The task
Set down exactly the lines from the one with "The Blender code" to the one with "# %% Soft steps, humps and noise for relief", both included, and no line outside that range.

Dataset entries
****************************************

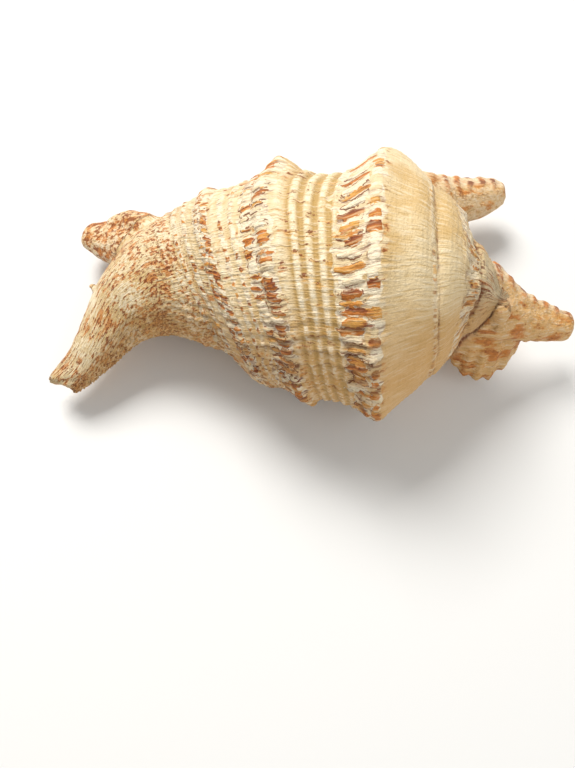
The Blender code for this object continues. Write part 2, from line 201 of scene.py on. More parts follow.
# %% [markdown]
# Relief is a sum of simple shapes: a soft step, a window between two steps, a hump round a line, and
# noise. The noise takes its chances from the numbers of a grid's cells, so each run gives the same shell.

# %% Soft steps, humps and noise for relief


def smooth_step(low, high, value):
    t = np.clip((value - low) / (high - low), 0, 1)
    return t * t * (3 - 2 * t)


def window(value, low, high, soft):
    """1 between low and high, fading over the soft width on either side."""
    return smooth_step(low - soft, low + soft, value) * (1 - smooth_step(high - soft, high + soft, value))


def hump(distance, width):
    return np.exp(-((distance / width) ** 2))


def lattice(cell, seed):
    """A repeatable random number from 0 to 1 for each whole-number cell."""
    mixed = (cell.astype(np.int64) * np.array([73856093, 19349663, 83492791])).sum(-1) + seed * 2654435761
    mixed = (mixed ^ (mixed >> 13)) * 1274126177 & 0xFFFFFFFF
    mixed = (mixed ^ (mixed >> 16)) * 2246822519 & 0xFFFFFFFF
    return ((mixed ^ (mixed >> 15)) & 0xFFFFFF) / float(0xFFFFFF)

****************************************

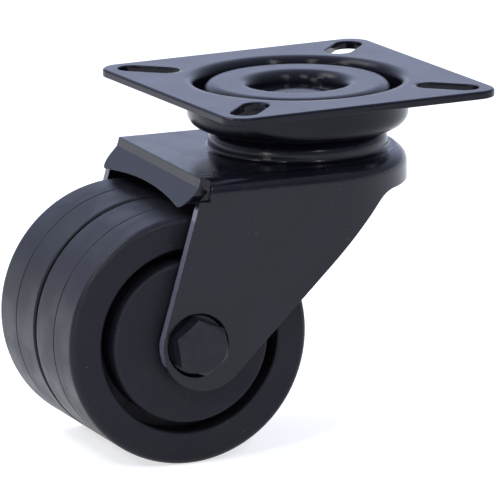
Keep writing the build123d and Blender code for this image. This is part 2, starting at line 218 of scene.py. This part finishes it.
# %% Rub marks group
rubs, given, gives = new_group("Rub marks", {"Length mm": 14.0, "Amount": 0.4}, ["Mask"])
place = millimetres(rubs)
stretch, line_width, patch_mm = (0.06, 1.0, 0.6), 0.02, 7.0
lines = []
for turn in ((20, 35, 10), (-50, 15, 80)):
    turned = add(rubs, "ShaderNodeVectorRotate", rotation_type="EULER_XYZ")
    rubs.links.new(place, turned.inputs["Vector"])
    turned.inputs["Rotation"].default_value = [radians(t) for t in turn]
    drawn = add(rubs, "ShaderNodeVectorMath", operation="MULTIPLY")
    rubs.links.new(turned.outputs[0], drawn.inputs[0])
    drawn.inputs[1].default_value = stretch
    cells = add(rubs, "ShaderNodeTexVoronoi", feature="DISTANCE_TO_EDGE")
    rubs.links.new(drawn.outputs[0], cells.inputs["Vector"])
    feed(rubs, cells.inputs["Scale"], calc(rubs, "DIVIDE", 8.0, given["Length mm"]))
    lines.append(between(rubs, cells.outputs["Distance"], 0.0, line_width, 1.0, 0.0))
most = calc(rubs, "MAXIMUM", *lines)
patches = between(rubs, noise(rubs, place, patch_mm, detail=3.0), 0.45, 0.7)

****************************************

Answer
The Blender code for this object continues. Write part 2, from line 201 of scene.py on. More parts follow.
# %% [markdown]
# Relief is a sum of simple shapes: a soft step, a window between two steps, a hump round a line, and
# noise. The noise takes its chances from the numbers of a grid's cells, so each run gives the same shell.

# %% Soft steps, humps and noise for relief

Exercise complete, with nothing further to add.